E-Sharaf has a Wi-Max licence but it is only achieving 7-5 kms on point-to-multipoint connections. Zinanet also offers broadband wireless. Interestingly Mobitel has been using Wi-Max as a substitute for for more traditional mobile networking.
The other issue has been pricing as the service is expensive. One provider charges 400,000 dinars for the equipment needed and between 5-600 dinars (US$22-26) a month for access.
The ISPs offer “free” internet with the ISPs taking 60-70% of the retail bandwidth cost. Sudatel has launched DSL broadband but appears to have no intention of wholesaling to retail ISPs. It has rolled out the service mainly in the capital Khartoum but it has ambitious plans to roll it out to 60 towns and cities and a number of rural areas. The monthly charge for a 512k download service is 60,000 dinars (approx $260 a month).

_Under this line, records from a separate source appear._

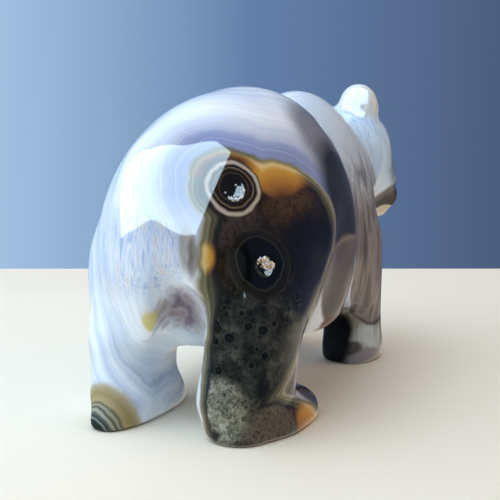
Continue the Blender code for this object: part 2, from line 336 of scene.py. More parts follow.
BEAR = (
    Step(Egg(0, 32, 35, 25.3, 38, 34, power=1.95)),  # rump
    Step(Egg(0, 41, 36, 24.4, 17.5, 32.6, power=2.1), 6),  # barrel
    Step(Egg(0, 67.5, 31, 21.6, 16, 37.8), 9),  # shoulders
    Step(Egg(-1, -7, 8, 13, 17, 24), 5, Work.GRIND),  # crotch
    Step(Below(15), 4, Work.GRIND),  # flat of the belly
    Step(LOBE, 3),  # lobe between the hind legs
    Step(Carved(RIGHT_HIND), 3.5),  # right hind leg
    Step(Carved(LEFT_HIND), 3.5),  # left hind leg
    Step(Carved(SCOOP), 3.5, Work.GRIND),  # scoop beside the lobe
    Step(Limb(Ball(-12.8, -4.4, 40, 0.5), Ball(-12.2, -2.2, 28, 0.9)), 3, Work.GRIND),  # groove beside it
    Step(Limb(Ball(31.3, 38.5, 42, 5.2), Ball(29.3, 29.5, 15, 7.8)), 4, Work.GRIND),  # right flank's crease
    Step(Limb(Ball(-31.3, 38.5, 42, 5.2), Ball(-29.3, 29.5, 15, 7.8)), 4, Work.GRIND),  # left flank's crease
    Step(Carved(RIGHT_FORE), 5),  # right fore leg
    Step(Carved(LEFT_FORE), 5),  # left fore leg
    Step(Limb(Ball(1, 76, 47, 15), Ball(4.5, 86, 50, 12)), 6),  # neck
    Step(Carved(HEAD), 4),  # head
    Step(Egg(9.7, 85.9, 63.6, 5.5, 3.6, 6.9, power=2.1), 1.8),  # right ear
    Step(Egg(-5.2, 91, 58.2, 5.5, 3.5, 6.3, power=2.1), 1.8),  # left ear
    Step(Egg(10.3, 90.6, 65.2, 3.2, 3.2, 4.2), 1.2, Work.GRIND),  # right ear's hollow
    Step(Egg(-4.2, 95.4, 60, 3.2, 3.2, 4), 1.2, Work.GRIND),  # left ear's hollow
    Step(Egg(14.9, 98, 50.6, 1.7, 1.7, 1.7), 0.8, Work.GRIND),  # right eye
    Step(Egg(2.4, 101.2, 49.6, 1.7, 1.7, 1.7), 0.8, Work.GRIND),  # left eye
    Step(Below(0), 1.5, Work.GRIND),  # flat soles
)


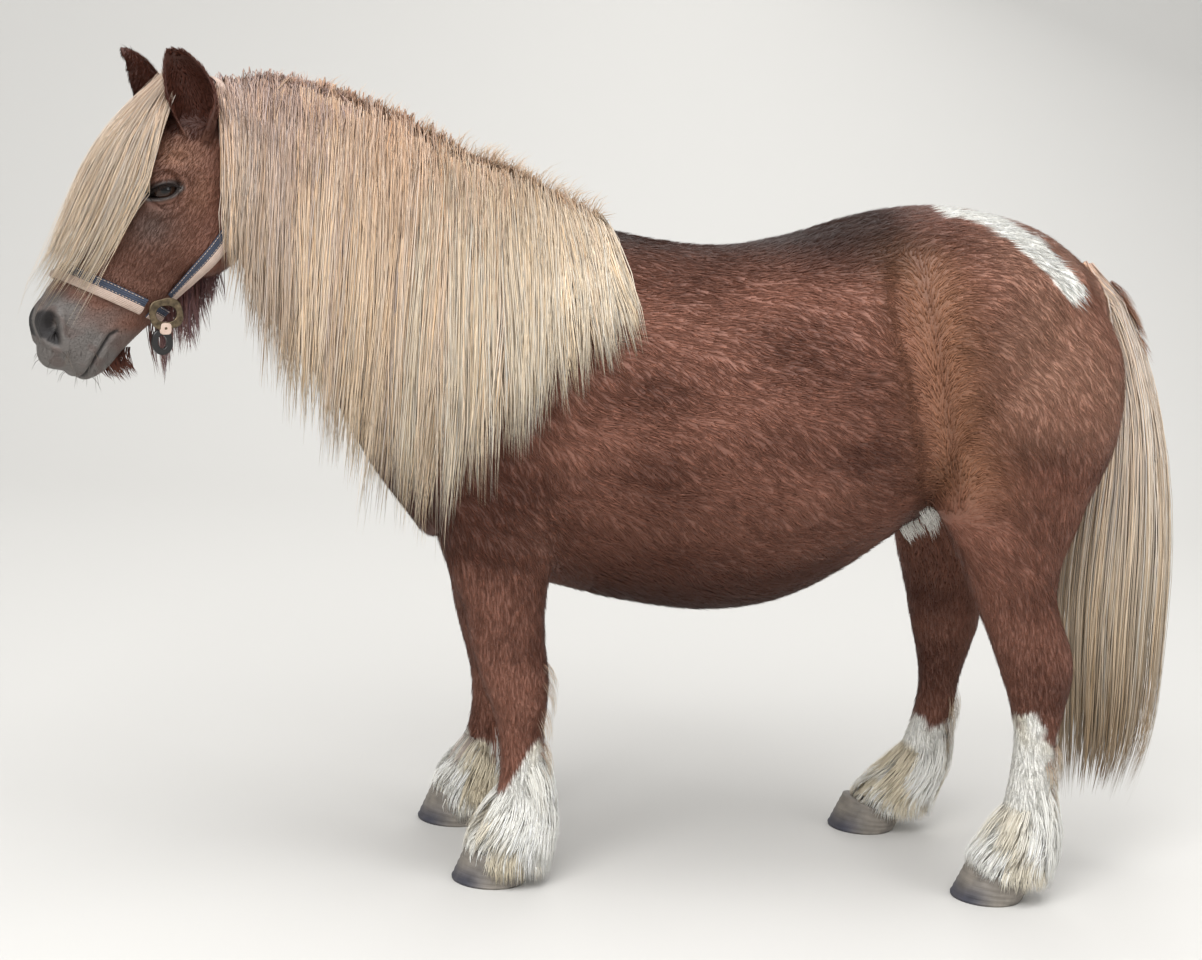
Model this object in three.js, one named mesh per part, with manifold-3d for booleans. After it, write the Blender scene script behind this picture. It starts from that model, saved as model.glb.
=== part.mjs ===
// A Shetland pony in a thick coat, life size, standing still on level ground with its head turned a little
// to its near (left) side. It is stocky: a deep round barrel, a heavy crest, short legs with feathered feet,
// a long mane, forelock and tail, and a webbing halter on its head.
// Units are millimetres. +Z is up, -X is the way the pony faces and -Y is its near side. The origin is on
// the ground, below the middle of the pony's box.
import * as THREE from "three";
import { mergeVertices } from "three/addons/utils/BufferGeometryUtils.js";
import Module from "manifold-3d";

const wasm = await Module();
wasm.setup();

// Driving dimensions. Every table below is drawn for a pony of DRAWN_HEIGHT at the withers.
const WITHERS_HEIGHT = 950;
const DRAWN_HEIGHT = 950;
const GAP = 0.35; // kept between two nodes that touch
const HEAD_TURN = 25; // degrees that the head is turned to the near side
const HEAD_PIVOT = new THREE.Vector3(-775, 0, 1100); // the poll joint, where it turns
const HEAD_SHIFT = -14; // how far the poll lies to the near side
const KNEE_Z = 262; // the legs are parted here into upper and lower nodes
const HOCK_Z = 300;
const BOX_MIDDLE = new THREE.Vector3(-175, 0, 0); // of the drawn pony, brought to the origin

// Numbers that vary along a row of stations

// Cubic blend through the rows of a table, by the distance between them in columns 0 and 1.
function alongTable(table) {
  const at = [0];
  for (let i = 1; i < table.length; i++)
    at.push(at[i - 1] + Math.hypot(table[i][0] - table[i - 1][0], table[i][1] - table[i - 1][1]));
  const slope = (i, k) => (table[i + 1][k] - table[i][k]) / (at[i + 1] - at[i]);
  const tangent = (i, k) => {
    if (i === 0) return slope(0, k);
    if (i === table.length - 1) return slope(i - 1, k);
    const before = at[i] - at[i - 1];
    const after = at[i + 1] - at[i];
    return (slope(i - 1, k) * after + slope(i, k) * before) / (before + after);
  };
  return (share) => {
    const s = share * at[at.length - 1];
    let i = 0;
    while (i < table.length - 2 && s > at[i + 1]) i++;
    const h = at[i + 1] - at[i];
    const p = Math.min(1, Math.max(0, (s - at[i]) / h));
    const fall = (2 * p - 3) * p * p;
    return table[i].map((value, k) => {
      const leave = ((p - 2) * p + 1) * p * h * tangent(i, k);
      const reach = (p - 1) * p * p * h * tangent(i + 1, k);
      return value * (fall + 1) - table[i + 1][k] * fall + leave + reach;
    });
  };
}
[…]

However prices will come down by around 70% when Sudatel announces its new pricing structure shortly. And with this kind of price reduction, the number of subscribers should go up from the current figure of around 3,000. Dial-up subscriptions are therefore soon likely to become a thing of the past: As Mobitel’s Product Manager told us:”After DSL, most ISPs will vanish.”
Despite legalising a number of retail companies (buying from Sudatel) to offer VoIP (with a quality threshold), the grey market is apparently till a very large part of the international voice market. It is used both by individuals using things like Skype and through the country’s cyber-cafes and tele-kiosks. The latter advertise openly cheap calling prices to destinations like USA.

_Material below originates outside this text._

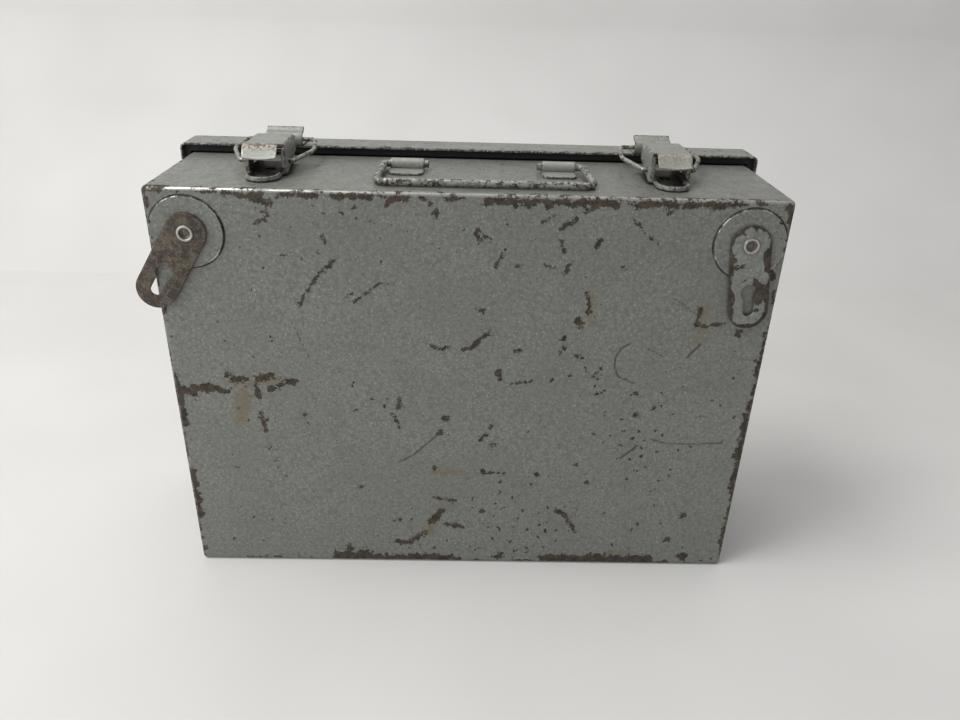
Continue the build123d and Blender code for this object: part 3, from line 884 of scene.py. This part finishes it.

However, there is still plenty of room for those wanting to offer lower quality calling in the grey market. Sudatel’s current call cost to Washington DC is around 90 cents a minute. And as the regulator estimates that there are 60 million minutes coming into the country and probably as many going out, the grey market will remain profitable for some time to come.
Another interesting aspect of the international traffic market is that Monaco-based Midnet that supplies international connectivity to Areeba is owned by the same group of people that control Areeba’s owner Investcom. And packet-switched traffic is being sent for conversion and refiling to Areeba in Sudan.
Internet use is low because use of PCs is not widespread. The regulator NTC is looking at cutting import duties and has a scheme to offer Government employees 2 year loans to buy computers. Last year it sold 60,000 computers and has ambitious plans for that total to hot 2 million over 5 years. There are no computer labs in the smaller universities.
Nevertheless there are many cyber-cafes and access usually costs around 200 dinars (US87 cents) an hour.
The regulator NTC also filters the internet for things like pornography and spam through a joint venture with an American company. As a result, internet access is much slower than might be expected from a country with international fibre connections.
Sudan is more “North African” in size and scale than typical Sub-Saharan African countries. Therefore you cannot fail to be impressed by the quality and extent of its backbone and the scale of its markets. But its vertically-defined, unified licence structure is an almost certain recipe for the triumph of the “big boys”: in effect, it pours all the potential of a large market into four buckets. It is noticeable that all four companies seem happy with this level of competition and that to us would seem to imply that the market could easily benefit from higher levels of competition.
Without regulatory intervention, there is an almost certain danger that most of the ISP sector will disappear unless Sudatel is forced to wholesale broadband capacity. Without others (like the power utility and oil companies) being allowed to sell fibre backbone capacity themselves, Sudatel has the opportunity to exercise dominant market power in the infrastructure layer. And these are not simply theoretical points as they are about whether local Sudanese will get the opportunity to set up small and medium-sized businesses in the sector as the market begins to double in size.